BEGIN STORED DATA
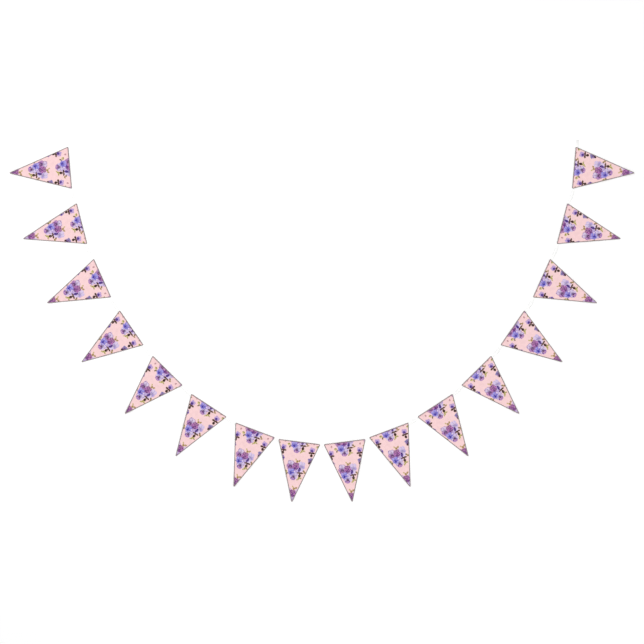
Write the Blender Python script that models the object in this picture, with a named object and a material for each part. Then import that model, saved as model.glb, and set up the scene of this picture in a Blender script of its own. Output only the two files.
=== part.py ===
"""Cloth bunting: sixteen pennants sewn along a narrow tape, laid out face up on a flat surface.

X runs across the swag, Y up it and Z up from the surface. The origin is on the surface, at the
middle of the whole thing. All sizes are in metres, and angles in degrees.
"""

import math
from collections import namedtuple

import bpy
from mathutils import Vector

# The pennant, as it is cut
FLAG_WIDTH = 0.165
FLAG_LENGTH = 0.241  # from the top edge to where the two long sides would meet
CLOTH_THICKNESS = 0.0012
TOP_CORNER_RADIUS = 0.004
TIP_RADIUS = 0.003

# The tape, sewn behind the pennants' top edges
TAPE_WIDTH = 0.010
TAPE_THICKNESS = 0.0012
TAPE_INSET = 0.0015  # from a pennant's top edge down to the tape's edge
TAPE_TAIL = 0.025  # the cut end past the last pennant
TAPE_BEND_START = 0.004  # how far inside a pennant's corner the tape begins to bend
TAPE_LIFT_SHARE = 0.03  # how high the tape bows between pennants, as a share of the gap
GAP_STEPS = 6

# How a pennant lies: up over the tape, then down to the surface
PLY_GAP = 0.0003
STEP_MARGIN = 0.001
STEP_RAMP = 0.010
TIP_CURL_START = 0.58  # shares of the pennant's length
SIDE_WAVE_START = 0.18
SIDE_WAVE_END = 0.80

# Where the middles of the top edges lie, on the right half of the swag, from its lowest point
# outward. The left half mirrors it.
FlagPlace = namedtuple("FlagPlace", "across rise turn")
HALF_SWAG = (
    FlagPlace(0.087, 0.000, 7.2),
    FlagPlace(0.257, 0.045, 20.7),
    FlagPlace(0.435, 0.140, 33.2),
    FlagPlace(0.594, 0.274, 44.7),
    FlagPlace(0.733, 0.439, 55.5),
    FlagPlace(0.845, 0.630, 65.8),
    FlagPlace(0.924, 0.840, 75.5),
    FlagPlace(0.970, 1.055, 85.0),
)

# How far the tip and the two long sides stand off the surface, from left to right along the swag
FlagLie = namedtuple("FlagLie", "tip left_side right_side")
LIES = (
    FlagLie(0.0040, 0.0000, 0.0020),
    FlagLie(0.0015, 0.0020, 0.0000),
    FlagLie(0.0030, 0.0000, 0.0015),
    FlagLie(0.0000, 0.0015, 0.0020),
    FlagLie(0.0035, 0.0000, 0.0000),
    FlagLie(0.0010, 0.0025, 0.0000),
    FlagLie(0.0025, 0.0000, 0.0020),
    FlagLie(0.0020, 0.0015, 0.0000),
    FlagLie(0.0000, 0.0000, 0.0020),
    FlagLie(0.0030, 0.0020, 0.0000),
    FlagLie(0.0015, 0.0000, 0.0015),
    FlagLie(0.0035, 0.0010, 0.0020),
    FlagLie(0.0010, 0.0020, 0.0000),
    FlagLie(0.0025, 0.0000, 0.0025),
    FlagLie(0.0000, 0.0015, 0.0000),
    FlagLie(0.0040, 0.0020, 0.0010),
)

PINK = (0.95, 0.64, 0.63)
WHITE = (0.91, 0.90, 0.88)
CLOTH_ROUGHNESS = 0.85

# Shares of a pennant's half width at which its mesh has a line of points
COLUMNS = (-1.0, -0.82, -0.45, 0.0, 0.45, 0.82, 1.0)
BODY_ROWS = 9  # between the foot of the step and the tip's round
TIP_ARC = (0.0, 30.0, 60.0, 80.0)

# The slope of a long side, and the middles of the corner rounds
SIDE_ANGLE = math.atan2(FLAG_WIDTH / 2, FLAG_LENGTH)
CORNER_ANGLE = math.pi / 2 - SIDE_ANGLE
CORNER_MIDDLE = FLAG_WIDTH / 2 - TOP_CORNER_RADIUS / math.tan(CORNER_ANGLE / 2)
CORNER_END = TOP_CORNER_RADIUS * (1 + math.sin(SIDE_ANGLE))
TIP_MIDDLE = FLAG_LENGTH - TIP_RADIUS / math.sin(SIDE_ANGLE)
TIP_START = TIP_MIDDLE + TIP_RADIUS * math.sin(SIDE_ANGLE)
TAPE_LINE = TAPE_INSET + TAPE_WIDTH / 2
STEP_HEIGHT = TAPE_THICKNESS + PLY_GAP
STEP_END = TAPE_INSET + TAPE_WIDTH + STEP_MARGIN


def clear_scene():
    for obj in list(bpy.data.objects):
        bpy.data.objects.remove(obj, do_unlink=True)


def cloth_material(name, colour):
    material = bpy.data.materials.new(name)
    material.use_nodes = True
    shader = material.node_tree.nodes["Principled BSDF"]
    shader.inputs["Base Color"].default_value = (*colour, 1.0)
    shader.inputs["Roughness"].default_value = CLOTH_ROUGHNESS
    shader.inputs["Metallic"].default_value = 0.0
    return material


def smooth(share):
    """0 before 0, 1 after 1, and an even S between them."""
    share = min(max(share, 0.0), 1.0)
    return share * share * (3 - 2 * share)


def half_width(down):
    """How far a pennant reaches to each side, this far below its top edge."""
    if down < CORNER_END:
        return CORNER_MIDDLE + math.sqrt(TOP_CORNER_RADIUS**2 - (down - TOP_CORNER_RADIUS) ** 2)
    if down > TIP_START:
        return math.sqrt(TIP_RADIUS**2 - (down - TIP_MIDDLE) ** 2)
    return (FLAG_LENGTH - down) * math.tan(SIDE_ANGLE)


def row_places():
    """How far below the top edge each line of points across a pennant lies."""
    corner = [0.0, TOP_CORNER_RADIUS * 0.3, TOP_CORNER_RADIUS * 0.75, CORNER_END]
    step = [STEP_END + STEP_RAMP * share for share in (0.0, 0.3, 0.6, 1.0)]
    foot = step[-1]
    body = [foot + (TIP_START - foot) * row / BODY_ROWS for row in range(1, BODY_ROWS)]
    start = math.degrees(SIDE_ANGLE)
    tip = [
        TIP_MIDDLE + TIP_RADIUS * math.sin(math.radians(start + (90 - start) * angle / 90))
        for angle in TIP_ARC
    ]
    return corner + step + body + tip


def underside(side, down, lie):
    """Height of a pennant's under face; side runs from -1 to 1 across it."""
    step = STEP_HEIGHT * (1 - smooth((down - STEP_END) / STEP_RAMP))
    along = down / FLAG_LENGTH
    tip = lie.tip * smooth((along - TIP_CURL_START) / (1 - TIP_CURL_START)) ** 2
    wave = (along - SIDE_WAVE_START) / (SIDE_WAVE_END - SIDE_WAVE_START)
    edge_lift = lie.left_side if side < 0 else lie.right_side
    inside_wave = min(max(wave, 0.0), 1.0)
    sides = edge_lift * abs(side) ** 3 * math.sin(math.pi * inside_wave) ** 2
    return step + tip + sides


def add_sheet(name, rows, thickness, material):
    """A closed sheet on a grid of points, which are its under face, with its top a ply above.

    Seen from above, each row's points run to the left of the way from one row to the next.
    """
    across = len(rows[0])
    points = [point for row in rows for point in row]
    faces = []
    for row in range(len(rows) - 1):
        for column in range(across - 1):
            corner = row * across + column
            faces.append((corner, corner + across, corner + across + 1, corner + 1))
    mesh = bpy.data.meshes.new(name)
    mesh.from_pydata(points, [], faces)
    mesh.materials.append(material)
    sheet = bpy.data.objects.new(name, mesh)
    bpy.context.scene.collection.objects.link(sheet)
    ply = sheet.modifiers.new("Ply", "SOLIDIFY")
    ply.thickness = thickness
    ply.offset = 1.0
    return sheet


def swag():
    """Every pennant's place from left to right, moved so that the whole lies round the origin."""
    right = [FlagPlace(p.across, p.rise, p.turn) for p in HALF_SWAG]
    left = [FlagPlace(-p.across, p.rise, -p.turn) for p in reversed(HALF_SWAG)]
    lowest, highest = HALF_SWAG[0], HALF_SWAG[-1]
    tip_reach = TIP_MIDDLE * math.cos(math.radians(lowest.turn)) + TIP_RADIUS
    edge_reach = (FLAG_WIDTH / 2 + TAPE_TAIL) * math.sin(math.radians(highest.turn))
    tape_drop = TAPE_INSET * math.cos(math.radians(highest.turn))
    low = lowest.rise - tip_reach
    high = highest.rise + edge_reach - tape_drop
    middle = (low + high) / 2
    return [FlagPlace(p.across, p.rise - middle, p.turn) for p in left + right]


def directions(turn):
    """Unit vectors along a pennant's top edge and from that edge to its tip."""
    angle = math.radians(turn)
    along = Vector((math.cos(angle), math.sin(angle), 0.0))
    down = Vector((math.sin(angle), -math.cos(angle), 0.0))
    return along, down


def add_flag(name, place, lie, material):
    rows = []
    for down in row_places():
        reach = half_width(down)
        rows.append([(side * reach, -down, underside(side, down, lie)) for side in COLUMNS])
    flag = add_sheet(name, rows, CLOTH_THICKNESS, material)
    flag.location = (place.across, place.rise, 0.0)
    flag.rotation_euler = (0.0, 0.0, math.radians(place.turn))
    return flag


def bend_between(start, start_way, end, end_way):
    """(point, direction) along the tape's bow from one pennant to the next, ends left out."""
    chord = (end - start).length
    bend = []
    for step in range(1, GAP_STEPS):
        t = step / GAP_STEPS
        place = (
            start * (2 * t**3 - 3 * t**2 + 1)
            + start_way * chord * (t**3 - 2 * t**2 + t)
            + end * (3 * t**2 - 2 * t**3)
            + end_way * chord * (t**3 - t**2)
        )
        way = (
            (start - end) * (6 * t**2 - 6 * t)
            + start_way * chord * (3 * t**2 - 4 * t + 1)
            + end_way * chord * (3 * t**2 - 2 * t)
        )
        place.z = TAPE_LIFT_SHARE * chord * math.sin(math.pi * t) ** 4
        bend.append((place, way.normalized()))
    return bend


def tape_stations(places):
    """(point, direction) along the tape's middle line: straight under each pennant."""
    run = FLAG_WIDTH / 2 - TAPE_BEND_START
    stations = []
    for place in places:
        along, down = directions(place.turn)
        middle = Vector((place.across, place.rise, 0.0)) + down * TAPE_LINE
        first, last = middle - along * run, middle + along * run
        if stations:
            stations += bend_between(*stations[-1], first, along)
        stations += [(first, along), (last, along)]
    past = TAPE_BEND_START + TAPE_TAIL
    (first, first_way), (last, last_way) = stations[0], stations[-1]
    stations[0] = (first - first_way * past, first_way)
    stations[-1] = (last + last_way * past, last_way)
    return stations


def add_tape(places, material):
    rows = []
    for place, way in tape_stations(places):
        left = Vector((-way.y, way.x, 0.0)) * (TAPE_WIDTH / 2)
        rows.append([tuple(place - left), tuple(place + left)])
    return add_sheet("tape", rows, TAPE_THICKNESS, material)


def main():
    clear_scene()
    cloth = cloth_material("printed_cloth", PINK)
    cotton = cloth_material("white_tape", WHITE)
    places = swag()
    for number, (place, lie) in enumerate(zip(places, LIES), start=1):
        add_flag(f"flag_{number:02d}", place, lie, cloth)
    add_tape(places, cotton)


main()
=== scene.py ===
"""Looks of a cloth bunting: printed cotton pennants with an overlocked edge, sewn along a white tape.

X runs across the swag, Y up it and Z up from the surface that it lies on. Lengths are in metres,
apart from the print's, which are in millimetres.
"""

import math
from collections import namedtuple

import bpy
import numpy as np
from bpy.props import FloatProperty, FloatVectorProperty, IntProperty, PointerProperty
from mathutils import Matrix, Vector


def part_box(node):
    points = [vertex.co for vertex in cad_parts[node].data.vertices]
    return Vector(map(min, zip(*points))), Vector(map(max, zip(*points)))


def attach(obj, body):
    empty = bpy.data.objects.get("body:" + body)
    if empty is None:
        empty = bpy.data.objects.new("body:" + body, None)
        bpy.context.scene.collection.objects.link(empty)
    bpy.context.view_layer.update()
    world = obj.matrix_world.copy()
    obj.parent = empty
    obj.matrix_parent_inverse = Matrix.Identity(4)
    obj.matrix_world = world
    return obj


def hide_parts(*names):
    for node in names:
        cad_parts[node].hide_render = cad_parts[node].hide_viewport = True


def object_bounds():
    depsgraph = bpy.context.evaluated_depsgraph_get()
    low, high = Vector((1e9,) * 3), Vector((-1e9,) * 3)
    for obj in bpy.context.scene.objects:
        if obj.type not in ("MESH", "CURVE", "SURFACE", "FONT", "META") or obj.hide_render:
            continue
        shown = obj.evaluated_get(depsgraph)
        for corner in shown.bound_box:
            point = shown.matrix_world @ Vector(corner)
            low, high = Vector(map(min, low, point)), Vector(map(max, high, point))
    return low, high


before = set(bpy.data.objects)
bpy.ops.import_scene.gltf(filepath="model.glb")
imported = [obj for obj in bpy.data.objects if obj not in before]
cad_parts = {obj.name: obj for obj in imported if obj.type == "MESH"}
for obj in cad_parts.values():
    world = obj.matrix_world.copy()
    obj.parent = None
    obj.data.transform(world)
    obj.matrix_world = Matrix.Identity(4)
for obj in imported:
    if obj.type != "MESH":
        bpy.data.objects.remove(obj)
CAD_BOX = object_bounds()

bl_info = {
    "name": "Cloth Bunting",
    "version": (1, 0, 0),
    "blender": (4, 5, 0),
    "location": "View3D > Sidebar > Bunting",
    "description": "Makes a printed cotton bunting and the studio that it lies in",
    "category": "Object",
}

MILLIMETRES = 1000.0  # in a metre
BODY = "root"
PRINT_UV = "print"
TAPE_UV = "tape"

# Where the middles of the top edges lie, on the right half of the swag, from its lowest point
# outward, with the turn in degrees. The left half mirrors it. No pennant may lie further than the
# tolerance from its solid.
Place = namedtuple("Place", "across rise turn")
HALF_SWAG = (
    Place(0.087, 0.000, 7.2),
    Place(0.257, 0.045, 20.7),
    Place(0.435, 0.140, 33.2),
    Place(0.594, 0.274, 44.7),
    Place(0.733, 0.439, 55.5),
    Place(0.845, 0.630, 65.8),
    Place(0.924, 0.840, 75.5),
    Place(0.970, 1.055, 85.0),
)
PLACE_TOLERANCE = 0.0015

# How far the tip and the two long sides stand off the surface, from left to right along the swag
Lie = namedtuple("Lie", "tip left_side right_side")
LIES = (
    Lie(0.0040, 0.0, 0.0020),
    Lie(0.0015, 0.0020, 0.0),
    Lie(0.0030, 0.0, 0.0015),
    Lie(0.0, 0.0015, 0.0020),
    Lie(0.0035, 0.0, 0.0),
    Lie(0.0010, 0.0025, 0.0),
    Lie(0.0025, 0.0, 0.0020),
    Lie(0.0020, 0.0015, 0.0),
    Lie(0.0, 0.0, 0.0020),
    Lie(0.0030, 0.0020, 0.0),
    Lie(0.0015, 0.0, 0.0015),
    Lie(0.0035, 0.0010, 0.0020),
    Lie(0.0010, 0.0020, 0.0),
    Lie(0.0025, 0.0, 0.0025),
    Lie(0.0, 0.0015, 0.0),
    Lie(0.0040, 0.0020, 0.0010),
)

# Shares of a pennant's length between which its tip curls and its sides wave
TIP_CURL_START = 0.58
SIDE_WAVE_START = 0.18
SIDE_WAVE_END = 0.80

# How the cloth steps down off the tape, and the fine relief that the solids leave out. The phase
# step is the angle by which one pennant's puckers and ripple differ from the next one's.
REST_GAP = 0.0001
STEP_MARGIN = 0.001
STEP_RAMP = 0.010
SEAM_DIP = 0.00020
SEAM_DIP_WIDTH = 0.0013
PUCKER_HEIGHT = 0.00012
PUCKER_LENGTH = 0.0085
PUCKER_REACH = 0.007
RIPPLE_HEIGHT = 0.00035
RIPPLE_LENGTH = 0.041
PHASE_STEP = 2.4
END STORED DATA
• EXERCISE: Exactly and only the lines from the line that contains "(first, first_way), (last, last_way)" through the line that contains "points = [vertex.co" are to be repeated as they stand.

• EXERCISE OUTPUT:
    (first, first_way), (last, last_way) = stations[0], stations[-1]
    stations[0] = (first - first_way * past, first_way)
    stations[-1] = (last + last_way * past, last_way)
    return stations


def add_tape(places, material):
    rows = []
    for place, way in tape_stations(places):
        left = Vector((-way.y, way.x, 0.0)) * (TAPE_WIDTH / 2)
        rows.append([tuple(place - left), tuple(place + left)])
    return add_sheet("tape", rows, TAPE_THICKNESS, material)


def main():
    clear_scene()
    cloth = cloth_material("printed_cloth", PINK)
    cotton = cloth_material("white_tape", WHITE)
    places = swag()
    for number, (place, lie) in enumerate(zip(places, LIES), start=1):
        add_flag(f"flag_{number:02d}", place, lie, cloth)
    add_tape(places, cotton)


main()
=== scene.py ===
"""Looks of a cloth bunting: printed cotton pennants with an overlocked edge, sewn along a white tape.

X runs across the swag, Y up it and Z up from the surface that it lies on. Lengths are in metres,
apart from the print's, which are in millimetres.
"""

import math
from collections import namedtuple

import bpy
import numpy as np
from bpy.props import FloatProperty, FloatVectorProperty, IntProperty, PointerProperty
from mathutils import Matrix, Vector


def part_box(node):
    points = [vertex.co for vertex in cad_parts[node].data.vertices]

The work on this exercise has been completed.